Las felicidades de la patria
Una semana antes de que el Partido Popular celebrase su Congreso en un clima de euforia y complacencias diversas se inauguraba en Madrid la exposición Regeneración y reforma: España a comienzos del siglo XX, en la que se deja constancia de las desolaciones y cantos funerales con que los españoles saludaban el siglo pasado. Lamentaciones más que justificadas habida cuenta que con los desastres del 98 se concitaban el agotamiento de un sistema político falto de credibilidad, el atraso de una economía que perdía paso al lado de otras europeas y las miserias científicas y educativas. A las que habrían de sumarse las inquietudes que suscitaban la naciente cuestión social y las primeras actuaciones de las organizaciones obreras.
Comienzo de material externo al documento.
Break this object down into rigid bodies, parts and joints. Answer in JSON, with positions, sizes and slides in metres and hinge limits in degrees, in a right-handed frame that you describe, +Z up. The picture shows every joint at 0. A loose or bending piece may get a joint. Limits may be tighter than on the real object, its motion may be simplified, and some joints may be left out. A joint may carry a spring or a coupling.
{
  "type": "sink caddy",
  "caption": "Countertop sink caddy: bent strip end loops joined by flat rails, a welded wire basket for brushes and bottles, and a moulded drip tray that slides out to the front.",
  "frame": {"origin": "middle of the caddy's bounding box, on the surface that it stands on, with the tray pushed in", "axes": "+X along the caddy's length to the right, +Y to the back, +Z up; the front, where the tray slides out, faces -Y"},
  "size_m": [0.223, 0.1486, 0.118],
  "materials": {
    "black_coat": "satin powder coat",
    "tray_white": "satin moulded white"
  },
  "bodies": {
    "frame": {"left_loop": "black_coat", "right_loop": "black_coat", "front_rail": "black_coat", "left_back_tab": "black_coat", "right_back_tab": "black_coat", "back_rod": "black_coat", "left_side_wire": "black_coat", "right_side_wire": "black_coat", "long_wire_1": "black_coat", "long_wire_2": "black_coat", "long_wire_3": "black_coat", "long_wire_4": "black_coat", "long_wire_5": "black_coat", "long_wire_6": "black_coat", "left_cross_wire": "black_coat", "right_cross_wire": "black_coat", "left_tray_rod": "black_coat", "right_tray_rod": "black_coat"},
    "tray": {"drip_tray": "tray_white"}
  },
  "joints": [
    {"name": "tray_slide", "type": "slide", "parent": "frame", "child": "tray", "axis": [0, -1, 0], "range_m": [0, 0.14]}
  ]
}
Eran tiempos, por tanto, donde no hacía falta ser un Lucas Mallada o un Macías Picavea para glosar Los males de la patria. Ni era necesario lucir la adustez de Unamuno para poner en duda la capacidad de las masas para superar dichos males. O para sortear el Gobierno de los mediocres que propiciaba, según algunos elitistas, la mezcla de sufragio universal y la pervivencia de culturas caciquiles y clientelistas. Pues estaba en el ánimo de todos las dificultades que tenía España para transformarse en una sociedad en la que el reparto de la riqueza y el poder no podría seguir haciéndose con las mismas maneras que se arrastraban desde el antiguo régimen.
Era preciso, se decía, cimentar una nueva organización social, capaz de dar respuesta a los incipientes procesos de urbanización e industrialización que se avistaban. Para lo cual habría que acometer importantes reformas e intentar, a la postre, salir de la postración en que se había caído al tiempo que se hundían barcos en el Caribe. Ya que como decían algunos era imprescindible, dado que no éramos trabajadores, ni científicos, ni ricos, hacer que España fuese moderna. Aunque para ello tuviera que transformar su agricultura, invertir en obras públicas, promover su industrialización y generalizar la instrucción y educación públicas.
De aquellos anhelos surgieron, a pesar de dudas y dificultades, muchas de las instituciones sociales que propiciaron que España no se sumiera en el abandono y se hiciese realidad que África empezaba en los Pirineos. Gracias a ello pudieron abordarse algunas de las propuestas regeneracionistas que facilitaron la primera industrialización o la creación de los incipientes sistemas de protección social. Por más que ahora parezcan rudimentarios e insuficientes para alcanzar la difusión y calidad de los de las naciones más avanzadas. Pero que fueron fruto del tesón y la pasión que algunos pusieron en mirar de frente los problemas y tratar de incorporar soluciones que ya se ensayaban en otras latitudes para fraguar las reformas más perentorias.
Hoy, por suerte, la sociedad y economía españolas tienen ante sí unos horizontes semejantes a los de los países avanzados a los que hace 100 años se trataba de emular. Por otro lado, las reformas de las que se habla hay que referirlas a otras que deben verse desde perspectivas más amplias que las que interesan a un país. Pues habrán de engarzarse con las que inducirá la ampliación de la Unión Europea, el desarrollo de su nueva constitución para que vertebre democráticamente a los ciudadanos y Estados que la integran, o la gestión de la interdependencia global de negocios y problemas. Pero ello no debiera impedir, debido a las complacencias de un partido que se considera solvente y capaz de liderar un país también solvente, que se analicen los problemas que pueden dificultar que esta sociedad gestione adecuadamente su futuro.
Por ventura no son tiempos para lamentos, ni cabe el desgarrado discurso de los intelectuales de antaño. Pero tampoco convendría que todo se sustanciase en la obsequiosidad de algunos tertulianos deslumbrados porque los líderes carismáticos hayan decidido ponerse plazos para seguir siéndolo y proclives a creerse que se ha perfilado un programa de gobierno para la década.
Aunque tres semanas después de aquellos fastos nadie lo recuerde. Quizás porque no era de recibo despachar las incertidumbres que toda economía tiene apelando a las manidas recetas de confiar la gobernabilidad al albur de los mercados y a proponer políticas trufadas de tópicos y evidencias. Y es que el denominado milagro español, que alguno apuntase como logro personal, no será fácil de mantener si no se avista el mañana con el talante de aquellos que desde los males de la patria proponían políticas modernizadoras. No sea que ahora, con las felicidades nacionales, la única idea transformadora que se pueda esgrimir es la que se deduzca de lo peligroso que es sentirse a gusto de haberse conocido a la hora de encarar las oportunidades y amenazas que llegan cada mañana.